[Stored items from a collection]
-- begin --

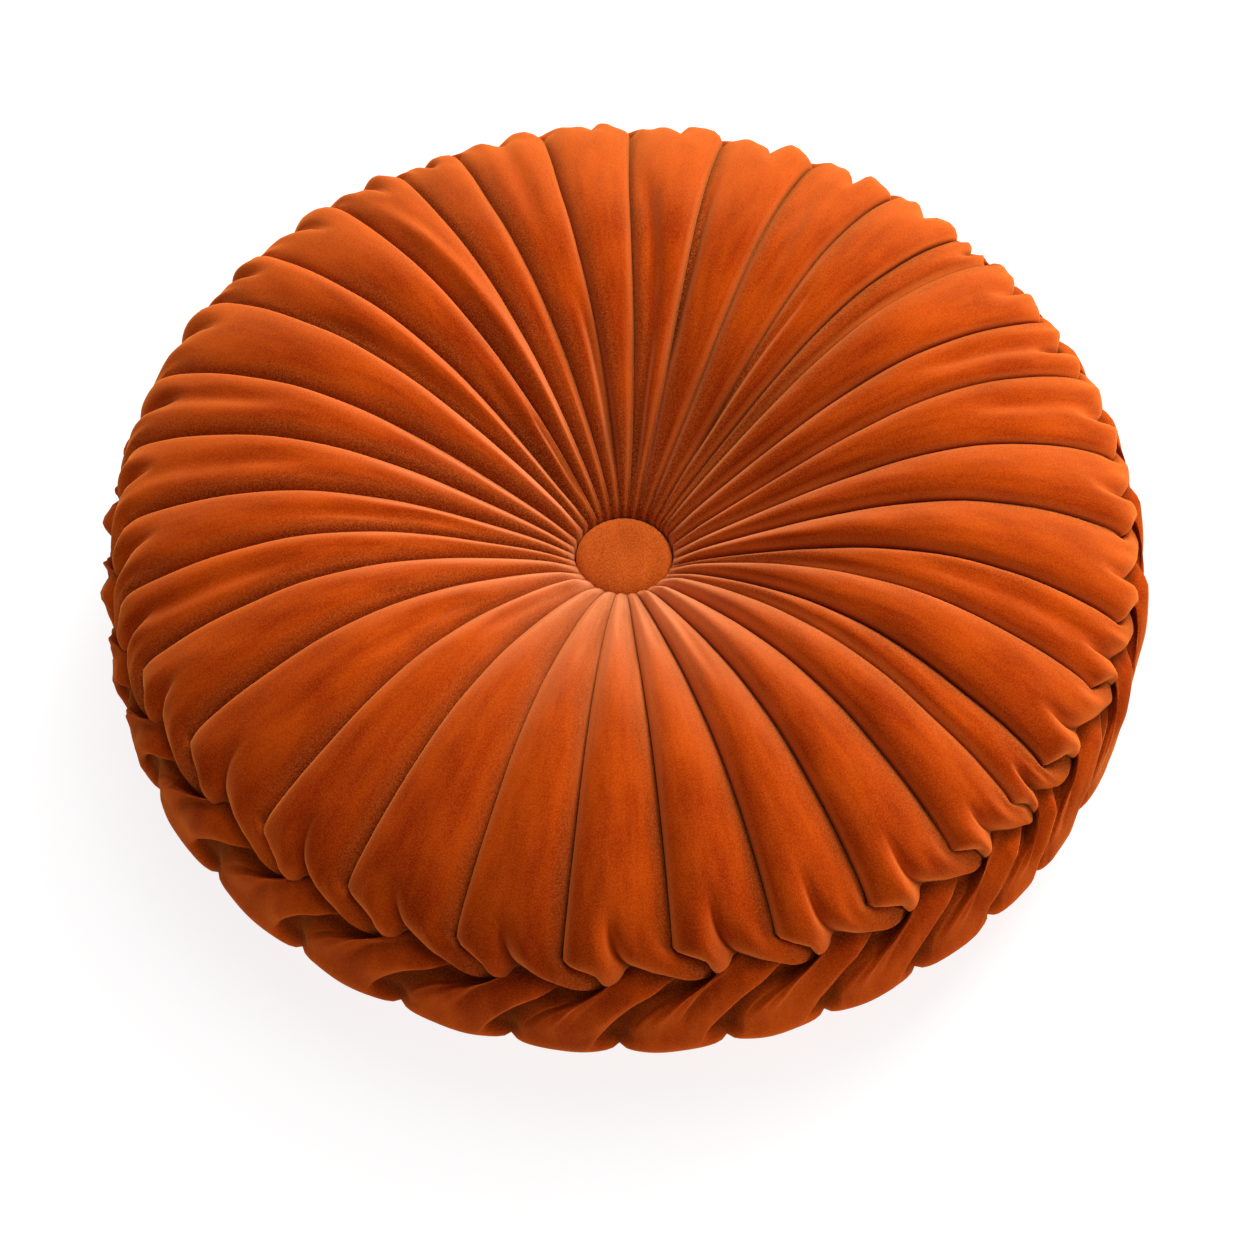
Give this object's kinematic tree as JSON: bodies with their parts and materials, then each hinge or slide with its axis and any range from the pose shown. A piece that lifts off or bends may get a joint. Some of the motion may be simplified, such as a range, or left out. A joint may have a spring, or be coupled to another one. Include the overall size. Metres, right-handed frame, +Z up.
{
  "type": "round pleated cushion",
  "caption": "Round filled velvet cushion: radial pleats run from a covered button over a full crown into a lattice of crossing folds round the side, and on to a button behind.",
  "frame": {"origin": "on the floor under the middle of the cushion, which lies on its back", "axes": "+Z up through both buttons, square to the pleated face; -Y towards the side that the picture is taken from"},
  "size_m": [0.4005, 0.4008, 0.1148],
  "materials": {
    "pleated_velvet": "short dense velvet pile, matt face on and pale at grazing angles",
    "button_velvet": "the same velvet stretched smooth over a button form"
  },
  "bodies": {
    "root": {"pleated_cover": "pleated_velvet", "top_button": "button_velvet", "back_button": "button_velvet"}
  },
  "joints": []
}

-- end --
-- begin --

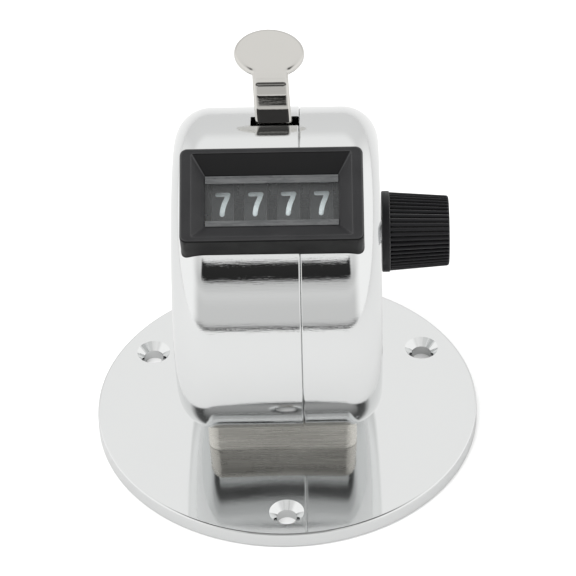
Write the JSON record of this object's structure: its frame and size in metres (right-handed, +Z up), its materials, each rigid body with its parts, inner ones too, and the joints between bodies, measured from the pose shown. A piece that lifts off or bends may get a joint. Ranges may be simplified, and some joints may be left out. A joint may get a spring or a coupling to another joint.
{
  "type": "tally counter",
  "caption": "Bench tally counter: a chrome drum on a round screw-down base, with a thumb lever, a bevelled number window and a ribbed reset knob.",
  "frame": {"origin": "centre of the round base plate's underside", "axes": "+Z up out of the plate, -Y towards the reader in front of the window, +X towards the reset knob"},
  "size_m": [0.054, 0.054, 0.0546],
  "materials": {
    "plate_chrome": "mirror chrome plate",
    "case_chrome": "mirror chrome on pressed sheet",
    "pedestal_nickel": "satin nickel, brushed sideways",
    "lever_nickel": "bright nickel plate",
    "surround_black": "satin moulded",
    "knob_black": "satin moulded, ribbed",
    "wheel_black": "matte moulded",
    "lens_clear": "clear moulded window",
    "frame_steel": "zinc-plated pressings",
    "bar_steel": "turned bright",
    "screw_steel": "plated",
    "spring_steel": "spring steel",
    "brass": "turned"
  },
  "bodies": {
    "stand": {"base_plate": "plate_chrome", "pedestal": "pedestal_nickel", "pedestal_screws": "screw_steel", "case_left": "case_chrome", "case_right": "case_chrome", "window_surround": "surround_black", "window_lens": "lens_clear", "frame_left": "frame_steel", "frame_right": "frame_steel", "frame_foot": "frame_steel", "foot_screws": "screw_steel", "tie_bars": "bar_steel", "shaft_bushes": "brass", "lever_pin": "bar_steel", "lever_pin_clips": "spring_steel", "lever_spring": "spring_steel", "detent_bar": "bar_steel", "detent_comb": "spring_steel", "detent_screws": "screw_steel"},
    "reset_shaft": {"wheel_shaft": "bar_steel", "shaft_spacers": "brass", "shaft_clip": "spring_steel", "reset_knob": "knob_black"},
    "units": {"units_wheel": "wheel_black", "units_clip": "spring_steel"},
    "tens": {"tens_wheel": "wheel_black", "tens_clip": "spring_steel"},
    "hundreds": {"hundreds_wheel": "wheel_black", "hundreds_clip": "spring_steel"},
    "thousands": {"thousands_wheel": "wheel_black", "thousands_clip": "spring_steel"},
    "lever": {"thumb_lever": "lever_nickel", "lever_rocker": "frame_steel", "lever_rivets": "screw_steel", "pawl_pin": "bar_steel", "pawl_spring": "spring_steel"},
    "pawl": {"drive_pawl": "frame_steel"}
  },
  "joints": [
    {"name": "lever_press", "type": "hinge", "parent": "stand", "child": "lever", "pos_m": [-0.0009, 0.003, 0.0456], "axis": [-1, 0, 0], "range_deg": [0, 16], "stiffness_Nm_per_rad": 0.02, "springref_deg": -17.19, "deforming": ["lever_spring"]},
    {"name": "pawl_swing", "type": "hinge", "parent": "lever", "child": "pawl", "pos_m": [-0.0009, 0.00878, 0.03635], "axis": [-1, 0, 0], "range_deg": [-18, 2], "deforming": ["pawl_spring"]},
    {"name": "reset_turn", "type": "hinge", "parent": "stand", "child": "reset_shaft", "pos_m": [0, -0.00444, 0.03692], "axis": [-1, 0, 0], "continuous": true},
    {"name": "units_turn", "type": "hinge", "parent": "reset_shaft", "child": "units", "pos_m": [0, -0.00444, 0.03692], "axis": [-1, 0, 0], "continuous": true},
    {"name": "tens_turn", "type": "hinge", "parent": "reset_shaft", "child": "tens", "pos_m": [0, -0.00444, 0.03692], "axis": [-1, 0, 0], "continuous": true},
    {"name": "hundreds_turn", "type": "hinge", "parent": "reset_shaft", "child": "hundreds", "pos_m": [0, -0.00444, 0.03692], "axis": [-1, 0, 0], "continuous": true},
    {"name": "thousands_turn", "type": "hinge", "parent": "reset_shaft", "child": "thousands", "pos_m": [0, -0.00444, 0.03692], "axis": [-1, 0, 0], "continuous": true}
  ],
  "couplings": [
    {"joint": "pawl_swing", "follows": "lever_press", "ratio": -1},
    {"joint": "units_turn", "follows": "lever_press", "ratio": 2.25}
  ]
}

-- end --

- Exercise description: Pull out each line containing the word "joints" and copy it.

- Correct result:
  "joints": []
Write the JSON record of this object's structure: its frame and size in metres (right-handed, +Z up), its materials, each rigid body with its parts, inner ones too, and the joints between bodies, measured from the pose shown. A piece that lifts off or bends may get a joint. Ranges may be simplified, and some joints may be left out. A joint may get a spring or a coupling to another joint.
  "joints": [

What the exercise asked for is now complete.